Once you arrive at depth for the tpi you're cutting you can widen the base of the thread by advancing the compound. This allows one threading bit to cut any tpi less than the original tpi used when doing the original rounding. And, by using a 7 degree relief at the tip the bit will last well despite being used for many different tpi's.

John

hawgwrench
05-11-2009, 08:10 PM
Good call John...I had the same experience. Just slightly rounding the nose seemed to give a "cleaner" thread in my experience,of course mostly I work with crap that probably shouldnt be threaded to begin with. I had alot of good advice from all angles,ultimately it ended up with me throwing a few pieces in the scrap bucket,but experimenting for a little while did the trick.

smiller6912
05-11-2009, 10:49 PM
I like to touch the tip at about 7-10 deg with a diamond hand stone.
I do put only the slightest of radii on the tip maby .005-.010 max.
Run 'er slow and wet, works for me.........

Carld
05-11-2009, 11:55 PM
Cutting the thread with a sharp V is the best way as it will allow clearance in the bottom of the V for the opposite thread to fit. It is best to use a file to take the sharp top of the V from a male thread and I use a scraper or emery cloth on a stick to make a flat on female threads.

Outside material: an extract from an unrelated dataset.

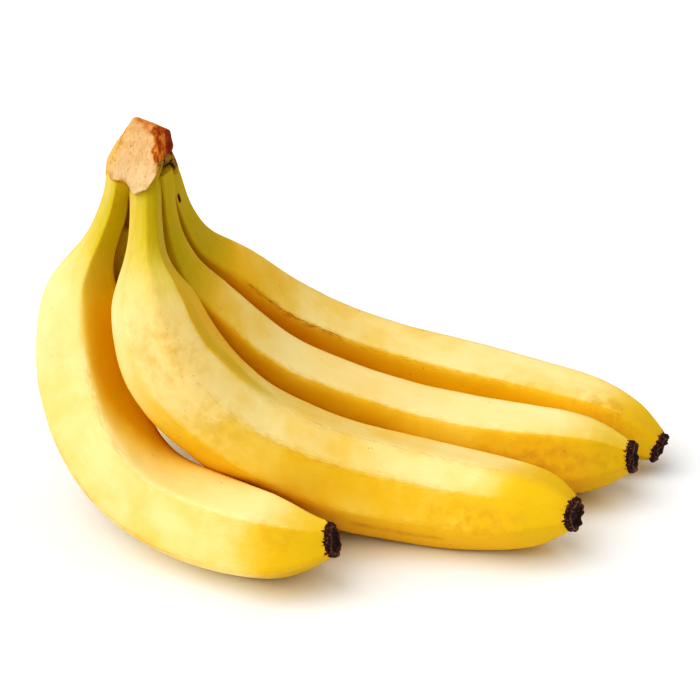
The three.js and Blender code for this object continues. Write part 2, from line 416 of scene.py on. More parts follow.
class StageSettings(bpy.types.PropertyGroup):
    """Floor, light in watts per square metre, and camera."""

    camera_distance: bpy.props.FloatProperty(
        name="Camera distance",
        description="Distance from the camera to the point it looks at",
        unit="LENGTH",
        default=0.8,
    )
    camera_elevation: bpy.props.FloatProperty(
        name="Camera elevation",
        description="Angle of the camera above the floor",
        subtype="ANGLE",
        default=math.radians(28),
    )
    camera_lens: bpy.props.FloatProperty(
        name="Focal length",
        description="Focal length in millimetres on a sensor 36 mm wide",
        default=123.4,
    )
    floor_color: bpy.props.FloatVectorProperty(
        name="Floor",
        description="Colour of the floor",
        subtype="COLOR",
        size=4,
        default=(0.93, 0.93, 0.93, 1),
    )
    key_strength: bpy.props.FloatProperty(
        name="Key light",
        description="Strength of the wide soft light from the upper left",
        default=2.6,
    )
    front_strength: bpy.props.FloatProperty(
        name="Front light",
        description="Strength of the weak light from the front",
        default=0.5,
    )
    front_spread: bpy.props.FloatProperty(
        name="Front light spread",
        description="Angle that the front light fills, wider for softer shadows",
        subtype="ANGLE",
        default=math.radians(20),
    )
    top_strength: bpy.props.FloatProperty(
        name="Top light",
        description="Strength of the weak light from above and behind",
        default=0.95,
    )
    key_spread: bpy.props.FloatProperty(
        name="Key and top spread",
        description="Angle that the key and top lights fill, wider for softer shadows",
        subtype="ANGLE",
        default=math.radians(70),
    )
    world_strength: bpy.props.FloatProperty(
        name="Room light",
        description="Strength of the even light from all around",
        default=0.26,
    )


def to_frame(points):
    """Table millimetres to metres in the object's own frame."""
    return (np.asarray(points, float) - FOOTPRINT_MIDDLE) * MM


def curve_points(points, per_span):
    """Centripetal Catmull-Rom curve through the points, sampled per_span times a span."""
    points = np.asarray(points, float)
    padded = np.vstack([2 * points[0] - points[1], points, 2 * points[-1] - points[-2]])
    steps = np.linspace(0, 1, per_span, endpoint=False)[:, None]
    spans = []
    for before, start, end, after in zip(padded, padded[1:], padded[2:], padded[3:]):
        pairs = ((before, start), (start, end), (end, after))
        first, middle, last = [np.linalg.norm(b - a) ** 0.5 for a, b in pairs]
        straight = (end - start) / middle
        leave = (start - before) / first - (end - before) / (first + middle) + straight
        arrive = straight - (after - start) / (middle + last) + (after - end) / last
        leave = leave * middle
        arrive = arrive * middle
        spans.append(
            start
            + leave * steps
            + (3 * (end - start) - 2 * leave - arrive) * steps**2
            + (2 * (start - end) + leave + arrive) * steps**3
        )
    spans.append(points[-1:])
    return np.vstack(spans)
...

The compound should be set from 29 to 30 deg to cut threads and any other way is iffy and may not produce a good thread. Also, using the compound at 29-30 deg to feed the cuts makes the cutter cut on the leading edge and chase on the trailing edge.

Using the crossfeed to cut the threads forces the cutter to cut on both sides and produces a poor thread with heavy load on the cutter and work.

dp
05-12-2009, 01:08 AM
I don't normally cut threads that have to last for decades and keep people flying safely or any such, so my threads are intended to satisfy my simple requirements first and last. Threads I cut that go into equipment that may outlast me (my Harley, frinstance) get better treatment and I do clean up the cutter radius and try hard to make the best part possible.

I'd feel like crap if something I did on my bike hurt a new owner of it down the road and I've no doubt it will outlive me by a good margin.

That kind of thinking cost me my first and only job as a machinist. I refused to rebuild aircraft propeller pitch change units that had defective over-run speed controller springs in them. It was a $5.00 spring and I rejected 80% of them for being out of spec in the high-speed direction where prop blades become ballistic objects. I've actually been in an aircraft that had had a cabin insertion of a propeller blade event occur. There's not much to see except holes on both sides of the aircraft. One is much larger than the other.

Circlip
05-12-2009, 05:43 AM
Yep, and sharp Vee's are stress raisers.

Regards Ian

firbikrhd1
05-12-2009, 10:03 AM
It sounds to me like my thoughts are going in the right direction. After posting, I did what smiller does, used a diamond stone to knock the sharp corner off ever so slightly. I think I'll make a comparison to a 32 TPI thread and decide whether to radius more or not. In the past I've used carld's idea of hitting the crests of the threads lightly with a file, it makes sense in any case as those sharp crests are more easily damaged than flatter ones. Ever had a whisker of steel from a thread get caught in the thread when mating two threaded parts? It binds and can ruin your day! I haven't tried making a flat on the crests of female threads but will do so from now on. Good idea!
I've studied several commercially made threads closely and noted that most have crests and roots that are slightly flattened or radiused. That may be by design or due to method of manufacture, i.e. rolling vs. cutting. In any case, there seems to be enough latitude in thread designs that these ideas will work well and be "commercially acceptable."
Thanks all who took time to provide input. That's what makes this a great site.